Transformarse en Cristo significa identificarse con el Hijo, paso absolutamente necesario para alcanzar el fin del camino. La meta de la vida humana, según el designio de Dios, se alcanza con la visión amorosa del Padre, a la que llega el hombre cuando logra la plena identificación con el Hijo. Cristo ha dicho explícitamente: «Nadie conoce al Hijo sino el Padre, ni nadie conoce al Padre sino el Hijo y aquel a quien el Hijo quiera revelarlo» (Mt 11, 27). «Revelarlo» supone comunicar la Palabra que manifiesta al Padre; y creer en esa revelación exige que se acoja esa Palabra, que a su vez significa participar de la Filiación divina que es el Verbo. Durante la vida terrena, esa Palabra se recibe de manera imperfecta, en la fe; en la vida celestial, el hombre la asumirá perfectamente, en la visión gloriosa, como dice san Pablo: «Cuando venga lo perfecto, desaparecerá lo imperfecto (...). Ahora vemos como en un espejo, oscuramente; entonces veremos cara a cara. Ahora conozco de modo imperfecto, entonces conoceré como soy conocido» (1 Cor 13, 10.12).
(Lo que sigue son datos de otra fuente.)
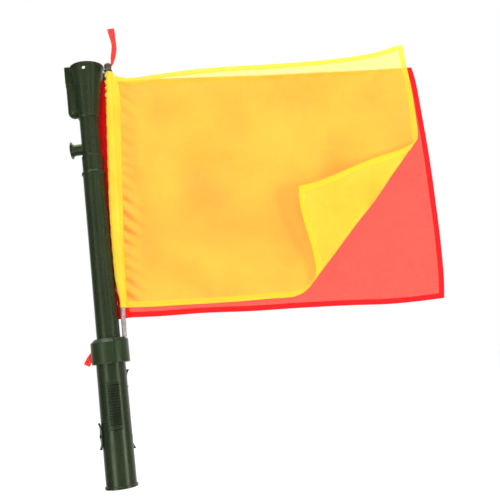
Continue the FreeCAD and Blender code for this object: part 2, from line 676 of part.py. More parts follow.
def air_stop_disc():
    low, top = dims.stop_low_z, dims.stop_low_z + dims.stop_thick
    turned_piece("air_stop_disc", [(0, low), (dims.stop_rad, low), (dims.stop_rad, top), (0, top)])


# ------------------------------------------------------------------ horn neck and mouthpiece
def horn_neck():
    body = new_body("HornNeck")
    tail, outer, edge = dims.neck_tail_rad, dims.neck_rad, dims.neck_edge
    step, shoulder = dims.neck_step_z, dims.bell_low_z - dims.neck_bell_gap
    turn(body, "NeckWall", [
        (dims.neck_bore, dims.neck_low_z), (tail, dims.neck_low_z), *seal_groove("neck", tail),
        (tail, step), (outer - edge, step), (outer, step + edge), (outer, shoulder),
        (dims.neck_spigot_rad, shoulder), (dims.neck_spigot_rad, dims.neck_end_z),
        (dims.neck_bore, dims.neck_end_z)])
    hole = cylinder("MouthHole", dims.mouth_hole_rad, dims.mouth_hole_deep,
                    placed(0, 0, dims.mouth_z, LEFT))
    keep(cut("HornNeckBored", body, hole), "horn_neck")
    seal_ring("neck", "neck_seal")


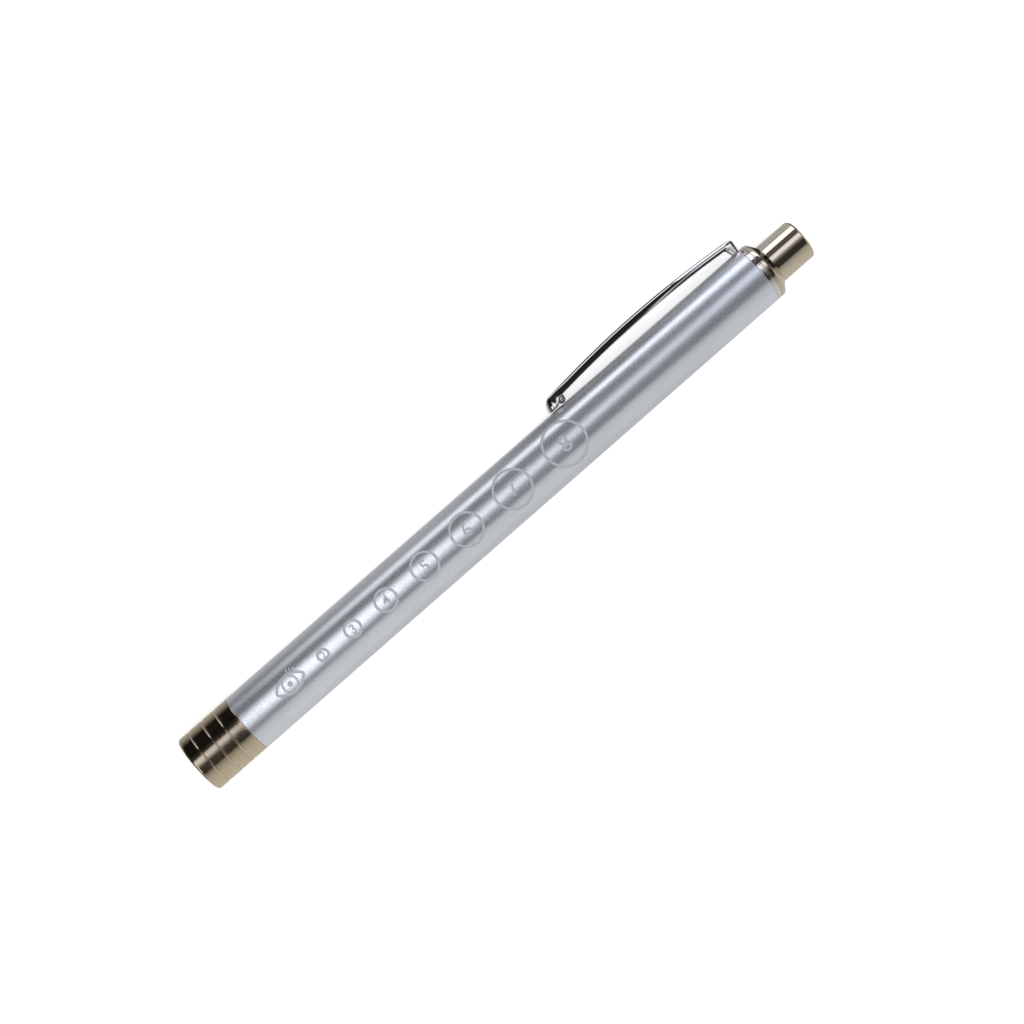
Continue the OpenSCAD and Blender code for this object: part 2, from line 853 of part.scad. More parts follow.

San Juan relaciona específicamente esta dinámica con el desarrollo de la filiación divina: «Mirad qué amor tan grande nos ha mostrado el Padre: que nos llamemos hijos de Dios, ¡y lo somos! Por eso el mundo no nos conoce, porque no lo conoció a Él. Queridísimos, ahora somos hijos de Dios, y aún no se ha manifestado lo que hemos de ser. Sabemos que, cuando él se manifieste, seremos semejantes a él, porque le veremos tal cual es» (1 Jn 3, 1-2). Por eso decimos que el hombre puede ver al Padre sólo si está plenamente identificado con el Hijo.
Esa identificación se inicia en el sacramento del Bautismo, puerta del camino cristiano. Pero en el Bautismo la filiación divina se nos otorga como sucede con la vida a un recién nacido; después, debe crecer más y más con el impulso y la luz del Paráclito, según la disposición divina y con la correspondencia del hombre a la gracia. El mismo Cristo se ocupa de acompañar a su discípulo en ese recorrido. También por este motivo se queda en la Eucaristía como alimento; de forma que sus discípulos logren participar cada vez más plenamente de su Filiación divina. Jesús Eucaristía es para todos Camino que lleva a la Casa del Cielo, porque en la Eucaristía se ha hecho viático, senda que conduce progresivamente -al cristiano que lo trata y recibe con las debidas disposiciones- a la completa identificación con Él. A esta finalidad se abre el camino: a la visión cara a cara del Padre, del Hijo y del Espíritu Santo.